# Large feral hive hanging in tree



## Avocadodude (Feb 24, 2013)

feral.jpg

I've been asked if I can help with a feral hive. The swarm is about 40' in a tree and I have to climb the tree to get to it. I have no way to get a lift into the yard. My only thoughts are to tie some rope and try to cut and lower the branch. I could try a bucket on a pole. I can get to about 3' from the hive before the branches to to thin for my weight.

The bees are well mannered as I've jostled them pretty good (200 lbs has a tendency to move tree branches) and they haven't come after me.

Part of me says leave it to someone with more experience. I can't get any interest from my local bee society and the homeowner had a professional out to "save" a swarm in her fence. They just killed them. I've tried setting some bait boxes in nearby trees and got nothing. Not that I really had hope for that.

Let me know if you have any ideas. I appreciate it.


----------



## Riskybizz (Mar 12, 2010)

Try talking with one of the local fire chiefs about having them help you out with one of their ladder trucks. They generally like taking the trucks out for a ride now and then and may be willing to assist. I remember one time I called our local fire dept because we had a kitten climb about 75' up a huge maple tree in the front of our house and wouldn't come down for a few days. They were there in 30 minutes and the kitten was rescued. Things like this are always feel good stories for the local newspaper and a front page picture of you saving the bees with the help of the local FD might go a long ways to some postive beekeeping news. I was not able to open your picture link?


----------



## Avocadodude (Feb 24, 2013)

Thanks Riskybizz, that's a great idea. The fire department was out to her house when the gardner found the first hive. Better to ask them to help than pick me up after I fall...

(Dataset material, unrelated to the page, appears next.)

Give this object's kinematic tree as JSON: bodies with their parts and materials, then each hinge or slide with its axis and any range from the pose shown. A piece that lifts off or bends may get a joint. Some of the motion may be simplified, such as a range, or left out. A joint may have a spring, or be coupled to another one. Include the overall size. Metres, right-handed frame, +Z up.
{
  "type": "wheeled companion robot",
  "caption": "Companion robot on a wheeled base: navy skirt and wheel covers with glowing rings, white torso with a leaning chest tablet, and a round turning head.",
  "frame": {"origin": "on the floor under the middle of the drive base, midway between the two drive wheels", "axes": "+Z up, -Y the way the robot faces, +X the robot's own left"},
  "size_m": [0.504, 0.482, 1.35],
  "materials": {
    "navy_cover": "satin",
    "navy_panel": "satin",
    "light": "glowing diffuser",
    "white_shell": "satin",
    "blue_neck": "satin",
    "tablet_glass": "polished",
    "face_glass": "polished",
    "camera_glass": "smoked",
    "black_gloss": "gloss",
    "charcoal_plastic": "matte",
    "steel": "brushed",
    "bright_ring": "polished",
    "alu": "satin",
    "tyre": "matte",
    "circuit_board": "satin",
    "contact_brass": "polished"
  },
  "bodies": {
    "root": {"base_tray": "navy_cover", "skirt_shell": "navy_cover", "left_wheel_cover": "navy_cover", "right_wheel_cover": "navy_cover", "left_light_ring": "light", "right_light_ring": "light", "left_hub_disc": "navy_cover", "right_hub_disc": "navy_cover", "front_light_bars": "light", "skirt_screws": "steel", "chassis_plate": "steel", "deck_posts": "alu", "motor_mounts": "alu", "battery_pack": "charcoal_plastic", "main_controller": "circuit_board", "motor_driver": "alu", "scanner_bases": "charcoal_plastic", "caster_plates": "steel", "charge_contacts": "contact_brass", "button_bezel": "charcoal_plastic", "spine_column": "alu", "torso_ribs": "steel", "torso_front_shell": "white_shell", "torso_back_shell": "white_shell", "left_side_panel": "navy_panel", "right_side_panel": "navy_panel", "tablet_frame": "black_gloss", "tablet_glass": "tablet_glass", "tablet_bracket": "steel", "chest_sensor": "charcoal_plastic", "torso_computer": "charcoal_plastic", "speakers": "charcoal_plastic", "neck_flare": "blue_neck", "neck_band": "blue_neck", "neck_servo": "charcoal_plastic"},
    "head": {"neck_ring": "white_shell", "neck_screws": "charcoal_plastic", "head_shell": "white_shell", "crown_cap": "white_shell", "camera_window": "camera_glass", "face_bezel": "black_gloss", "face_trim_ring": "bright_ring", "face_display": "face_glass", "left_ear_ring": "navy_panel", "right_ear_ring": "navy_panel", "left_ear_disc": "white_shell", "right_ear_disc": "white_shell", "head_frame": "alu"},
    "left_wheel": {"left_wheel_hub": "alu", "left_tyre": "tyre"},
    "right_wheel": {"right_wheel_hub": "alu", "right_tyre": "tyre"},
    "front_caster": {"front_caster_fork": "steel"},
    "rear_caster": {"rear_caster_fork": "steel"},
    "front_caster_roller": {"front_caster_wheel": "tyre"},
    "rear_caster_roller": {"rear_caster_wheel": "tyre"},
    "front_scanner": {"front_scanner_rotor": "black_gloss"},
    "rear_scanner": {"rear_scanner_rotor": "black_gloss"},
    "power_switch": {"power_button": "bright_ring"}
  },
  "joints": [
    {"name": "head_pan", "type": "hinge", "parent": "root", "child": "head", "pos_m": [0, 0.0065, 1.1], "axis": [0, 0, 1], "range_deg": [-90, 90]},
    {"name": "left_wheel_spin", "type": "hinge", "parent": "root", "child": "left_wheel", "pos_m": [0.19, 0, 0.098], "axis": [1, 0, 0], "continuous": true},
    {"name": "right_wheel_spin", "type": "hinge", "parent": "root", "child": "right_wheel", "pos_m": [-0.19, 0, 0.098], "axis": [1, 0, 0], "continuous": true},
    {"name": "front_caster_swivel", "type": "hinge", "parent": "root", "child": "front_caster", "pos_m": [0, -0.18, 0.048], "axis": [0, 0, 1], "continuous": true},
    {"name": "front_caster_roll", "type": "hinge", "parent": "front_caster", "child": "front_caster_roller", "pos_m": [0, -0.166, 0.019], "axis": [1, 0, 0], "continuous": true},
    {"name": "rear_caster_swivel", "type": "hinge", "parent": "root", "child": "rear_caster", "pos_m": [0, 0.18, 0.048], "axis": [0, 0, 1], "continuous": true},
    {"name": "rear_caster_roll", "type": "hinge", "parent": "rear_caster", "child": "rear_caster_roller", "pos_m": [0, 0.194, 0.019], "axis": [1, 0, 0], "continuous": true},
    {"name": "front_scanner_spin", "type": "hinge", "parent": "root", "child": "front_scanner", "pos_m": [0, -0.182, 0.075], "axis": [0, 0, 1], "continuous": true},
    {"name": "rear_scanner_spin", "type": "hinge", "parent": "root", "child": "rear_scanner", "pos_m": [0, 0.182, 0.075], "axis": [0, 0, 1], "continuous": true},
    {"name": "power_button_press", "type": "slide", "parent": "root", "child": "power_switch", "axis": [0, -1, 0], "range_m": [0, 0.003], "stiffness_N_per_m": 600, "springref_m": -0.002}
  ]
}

I'll try the picture again.


----------



## xroads (Apr 9, 2013)

Remember, no bees are worth your life, or ability to move around.


----------



## sqkcrk (Dec 10, 2005)

That isn't a swarm? Is there comb under all of those bees?


----------



## Avocadodude (Feb 24, 2013)

I smoked them pretty good and counted 9-10 sheets of comb. It was kind of hard to tell on some of them. I think it has been there for a couple of years. What is amazing to me is it has been one of our coldest winters and they survived exposed like that. I realize cold in San Diego is not that cold, but we did have several weeks where the temperatures were below freezing at night.

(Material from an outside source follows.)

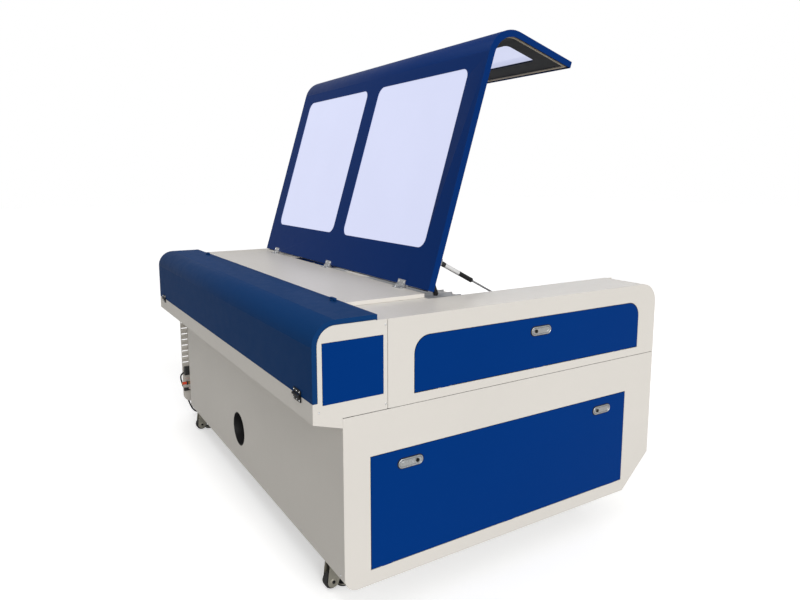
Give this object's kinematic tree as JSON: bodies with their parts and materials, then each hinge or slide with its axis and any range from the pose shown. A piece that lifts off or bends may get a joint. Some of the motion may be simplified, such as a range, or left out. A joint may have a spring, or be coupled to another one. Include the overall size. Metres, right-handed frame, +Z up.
{
  "type": "laser engraver",
  "caption": "Floor-standing gantry laser engraver with a lift-up bent lid, rear tube compartment, side access doors, rising work table and levelling casters.",
  "frame": {"origin": "on the floor under the middle of the machine", "axes": "+X operator's right, +Y towards the rear tube compartment, +Z up"},
  "size_m": [2.305, 1.5815, 1.9756],
  "materials": {
    "white_paint": "satin powder coat",
    "door_blue": "smooth semi-gloss paint",
    "cover_blue": "semi-gloss paint",
    "lid_blue": "semi-gloss paint",
    "frame_paint": "satin grey paint",
    "liner_black": "matt black",
    "window_acrylic": "tinted acrylic",
    "tube_glass": "clear",
    "seal_rubber": "matt foam rubber",
    "bright_steel": "bright",
    "black_metal": "satin black",
    "black_plastic": "matt black",
    "psu_metal": "satin",
    "brass": "bright",
    "cord_rubber": "matt black",
    "zinc": "satin",
    "aluminium": "anodised",
    "head_black": "black anodised",
    "stop_red": "gloss red",
    "caster_grey": "satin grey",
    "wheel_nylon": "matt black"
  },
  "bodies": {
    "cabinet": {"base_frame": "frame_paint", "base_pan": "white_paint", "left_lower_panel": "white_paint", "right_lower_panel": "white_paint", "rear_panel": "white_paint", "front_panel": "white_paint", "left_side_box": "white_paint", "right_side_box": "white_paint", "rear_top_cover": "white_paint", "tube_bay": "white_paint", "end_caps": "white_paint", "square_panels": "door_blue", "cover_hinge_plates": "black_metal", "hinge_pins": "bright_steel", "exhaust_collar": "black_plastic", "y_rails": "bright_steel", "laser_tube": "tube_glass", "tube_holders": "black_plastic", "power_supply": "psu_metal", "control_panel": "black_plastic", "rear_fittings": "brass", "lift_screws": "bright_steel", "cord_plugs": "black_plastic", "cord_run": "cord_rubber", "cord_coil": "cord_rubber"},
    "lid": {"lid_shell": "lid_blue", "lid_liner": "liner_black", "lid_windows": "window_acrylic", "lid_seal": "seal_rubber", "lid_fittings": "bright_steel"},
    "left_strut_barrel": {"left_strut_cylinder": "black_metal"},
    "left_strut_piston": {"left_strut_rod": "bright_steel"},
    "right_strut_barrel": {"right_strut_cylinder": "black_metal"},
    "right_strut_piston": {"right_strut_rod": "bright_steel"},
    "cover": {"tube_cover": "cover_blue"},
    "left_catch": {"left_cover_latch": "cover_blue"},
    "right_catch": {"right_cover_latch": "cover_blue"},
    "left_lower_door_leaf": {"left_lower_door": "door_blue"},
    "right_lower_door_leaf": {"right_lower_door": "door_blue"},
    "left_upper_door_leaf": {"left_upper_door": "door_blue"},
    "right_upper_door_leaf": {"right_upper_door": "door_blue"},
    "left_lower_rear_handle": {"left_lower_rear_paddle": "zinc"},
    "left_lower_front_handle": {"left_lower_front_paddle": "zinc"},
    "right_lower_rear_handle": {"right_lower_rear_paddle": "zinc"},
    "right_lower_front_handle": {"right_lower_front_paddle": "zinc"},
    "left_upper_handle": {"left_upper_paddle": "zinc"},
    "right_upper_handle": {"right_upper_paddle": "zinc"},
    "gantry": {"gantry_beam": "aluminium"},
    "head": {"carriage": "head_black"},
    "lens": {"lens_tube": "aluminium"},
    "table": {"work_table": "aluminium"},
    "stop_button": {"emergency_stop": "stop_red"},
    "rear_left_swivel": {"rear_left_fork": "caster_grey"},
    "rear_left_roller": {"rear_left_wheel": "wheel_nylon"},
    "rear_right_swivel": {"rear_right_fork": "caster_grey"},
    "rear_right_roller": {"rear_right_wheel": "wheel_nylon"},
    "front_left_swivel": {"front_left_fork": "caster_grey"},
    "front_left_roller": {"front_left_wheel": "wheel_nylon"},
    "front_right_swivel": {"front_right_fork": "caster_grey"},
    "front_right_roller": {"front_right_wheel": "wheel_nylon"}
  },
  "joints": [
    {"name": "lid_hinge", "type": "hinge", "parent": "cabinet", "child": "lid", "pos_m": [0, 0.226, 1.011], "axis": [1, 0, 0], "range_deg": [0, 73]},
    {"name": "left_strut_pivot", "type": "hinge", "parent": "lid", "child": "left_strut_barrel", "pos_m": [-0.798, 0.154, 1.1157], "axis": [1, 0, 0], "range_deg": [-97.56, 0.5]},
    {"name": "left_strut_slide", "type": "slide", "parent": "left_strut_barrel", "child": "left_strut_piston", "axis": [0, -0.8822, -0.471], "range_m": [-0.08926, 0.0005]},
    {"name": "right_strut_pivot", "type": "hinge", "parent": "lid", "child": "right_strut_barrel", "pos_m": [0.798, 0.154, 1.1157], "axis": [1, 0, 0], "range_deg": [-97.56, 0.5]},
    {"name": "right_strut_slide", "type": "slide", "parent": "right_strut_barrel", "child": "right_strut_piston", "axis": [0, -0.8822, -0.471], "range_m": [-0.08926, 0.0005]},
    {"name": "cover_hinge", "type": "hinge", "parent": "cabinet", "child": "cover", "pos_m": [0, 0.791, 0.757], "axis": [-1, 0, 0], "range_deg": [0, 100]},
    {"name": "left_catch_turn", "type": "hinge", "parent": "cover", "child": "left_catch", "pos_m": [-0.775, 0.58, 1.008], "axis": [0, 0, 1], "range_deg": [0, 90]},
    {"name": "right_catch_turn", "type": "hinge", "parent": "cover", "child": "right_catch", "pos_m": [0.775, 0.58, 1.008], "axis": [0, 0, -1], "range_deg": [0, 90]},
    {"name": "left_lower_door_hinge", "type": "hinge", "parent": "cabinet", "child": "left_lower_door_leaf", "pos_m": [-1.05, 0, 0.1573], "axis": [0, -1, 0], "range_deg": [0, 100]},
    {"name": "left_upper_door_hinge", "type": "hinge", "parent": "cabinet", "child": "left_upper_door_leaf", "pos_m": [-1.05, 0, 0.7283], "axis": [0, -1, 0], "range_deg": [0, 100]},
    {"name": "left_lower_rear_handle_turn", "type": "hinge", "parent": "left_lower_door_leaf", "child": "left_lower_rear_handle", "pos_m": [-1.0505, 0.4708, 0.496], "axis": [0, 0, -1], "range_deg": [0, 40], "stiffness_Nm_per_rad": 0.05},
    {"name": "left_lower_front_handle_turn", "type": "hinge", "parent": "left_lower_door_leaf", "child": "left_lower_front_handle", "pos_m": [-1.0505, -0.5138, 0.496], "axis": [0, 0, 1], "range_deg": [0, 40], "stiffness_Nm_per_rad": 0.05},
    {"name": "left_upper_handle_turn", "type": "hinge", "parent": "left_upper_door_leaf", "child": "left_upper_handle", "pos_m": [-1.0505, -0.1668, 0.868], "axis": [0, 0, 1], "range_deg": [0, 40], "stiffness_Nm_per_rad": 0.05},
    {"name": "right_lower_door_hinge", "type": "hinge", "parent": "cabinet", "child": "right_lower_door_leaf", "pos_m": [1.05, 0, 0.1573], "axis": [0, 1, 0], "range_deg": [0, 100]},
    {"name": "right_upper_door_hinge", "type": "hinge", "parent": "cabinet", "child": "right_upper_door_leaf", "pos_m": [1.05, 0, 0.7283], "axis": [0, 1, 0], "range_deg": [0, 100]},
    {"name": "right_lower_rear_handle_turn", "type": "hinge", "parent": "right_lower_door_leaf", "child": "right_lower_rear_handle", "pos_m": [1.0505, 0.4708, 0.496], "axis": [0, 0, 1], "range_deg": [0, 40], "stiffness_Nm_per_rad": 0.05},
    {"name": "right_lower_front_handle_turn", "type": "hinge", "parent": "right_lower_door_leaf", "child": "right_lower_front_handle", "pos_m": [1.0505, -0.5138, 0.496], "axis": [0, 0, -1], "range_deg": [0, 40], "stiffness_Nm_per_rad": 0.05},
    {"name": "right_upper_handle_turn", "type": "hinge", "parent": "right_upper_door_leaf", "child": "right_upper_handle", "pos_m": [1.0505, -0.1668, 0.868], "axis": [0, 0, -1], "range_deg": [0, 40], "stiffness_Nm_per_rad": 0.05},
    {"name": "gantry_travel", "type": "slide", "parent": "cabinet", "child": "gantry", "axis": [0, -1, 0], "range_m": [-0.04, 1]},
    {"name": "carriage_travel", "type": "slide", "parent": "gantry", "child": "head", "axis": [1, 0, 0], "range_m": [-0.72, 0.72]},
    {"name": "lens_focus", "type": "slide", "parent": "head", "child": "lens", "axis": [0, 0, 1], "range_m": [0, 0.01]},
    {"name": "table_lift", "type": "slide", "parent": "cabinet", "child": "table", "axis": [0, 0, 1], "range_m": [-0.15, 0]},
    {"name": "stop_press", "type": "slide", "parent": "cabinet", "child": "stop_button", "axis": [0, 0, -1], "range_m": [0, 0.005], "stiffness_N_per_m": 800, "springref_m": -0.004},
    {"name": "rear_left_swivel_turn", "type": "hinge", "parent": "cabinet", "child": "rear_left_swivel", "pos_m": [-0.85, 0.618, 0.137], "axis": [0, 0, 1], "continuous": true},
    {"name": "rear_left_wheel_spin", "type": "hinge", "parent": "rear_left_swivel", "child": "rear_left_roller", "pos_m": [-0.85, 0.64, 0.03], "axis": [1, 0, 0], "continuous": true},
    {"name": "rear_right_swivel_turn", "type": "hinge", "parent": "cabinet", "child": "rear_right_swivel", "pos_m": [0.85, 0.618, 0.137], "axis": [0, 0, 1], "continuous": true},
    {"name": "rear_right_wheel_spin", "type": "hinge", "parent": "rear_right_swivel", "child": "rear_right_roller", "pos_m": [0.85, 0.64, 0.03], "axis": [1, 0, 0], "continuous": true},
    {"name": "front_left_swivel_turn", "type": "hinge", "parent": "cabinet", "child": "front_left_swivel", "pos_m": [-0.85, -0.56, 0.137], "axis": [0, 0, 1], "continuous": true},
    {"name": "front_left_wheel_spin", "type": "hinge", "parent": "front_left_swivel", "child": "front_left_roller", "pos_m": [-0.85, -0.538, 0.03], "axis": [1, 0, 0], "continuous": true},
    {"name": "front_right_swivel_turn", "type": "hinge", "parent": "cabinet", "child": "front_right_swivel", "pos_m": [0.85, -0.56, 0.137], "axis": [0, 0, 1], "continuous": true},
    {"name": "front_right_wheel_spin", "type": "hinge", "parent": "front_right_swivel", "child": "front_right_roller", "pos_m": [0.85, -0.538, 0.03], "axis": [1, 0, 0], "continuous": true}
  ],
  "couplings": [
    {"joint": "left_strut_pivot", "follows": "lid_hinge", "ratio": -1.3296},
    {"joint": "left_strut_slide", "follows": "lid_hinge", "m_per_rad": -0.06967},
    {"joint": "right_strut_pivot", "follows": "lid_hinge", "ratio": -1.3296},
    {"joint": "right_strut_slide", "follows": "lid_hinge", "m_per_rad": -0.06967}
  ]
}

If it was just a swarm I would probably go for a bucket method. Not sure how that would work with all that comb. If it was at my house I would just leave it because the bees are super mellow and it is just plan cool to look at.


----------



## sqkcrk (Dec 10, 2005)

Thanks Dude. An interesting thing to be involved in. Seems like a bucket truck and a chainsaw are in order. You'll need help too.

Like you, I would say leave it alone.


----------



## Avocadodude (Feb 24, 2013)

Well I went for it today with the help of a friend. It filled three deeps, there are five frames in the top deep the rest is the feral hive. I figure I would move it to the new location and then work on rubber banding the hive into raw frames. They covered the five frames that I could fit in very quickly. I really am amazed.

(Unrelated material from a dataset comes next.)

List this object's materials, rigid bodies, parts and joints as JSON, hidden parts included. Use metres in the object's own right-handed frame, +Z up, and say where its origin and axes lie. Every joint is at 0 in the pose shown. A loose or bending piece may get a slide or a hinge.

It definitely did not go as planned, including droop the hive about 20 feet. The bees stayed much calmer than I expected.

Some things I learned:

Use 550 cord and not rope. Would have held the branch much better.
Bring more hive bodies that you think you'll need.
When sawing a branch full of bees slower is better.
Beesource rocks.

I knew that once I had bees on the landing with their butts in the air and bees marching toward the opening I was in good shape. Learned from various beesource posts of course.

I have video of the whole incidence that I will try to get posted.


----------



## Mr.Beeman (May 19, 2012)

TRY to get a video posted!? You best just DO IT! lol


----------



## Avocadodude (Feb 24, 2013)

You got it Beeman, I will get it posted. Wish I would have seen your swarm capture jug a day earlier...


----------



## Mr.Beeman (May 19, 2012)

If it helps I was going to make it a day earlier.
Work prevented me from assembling it when I wanted to...... dang work! lol


----------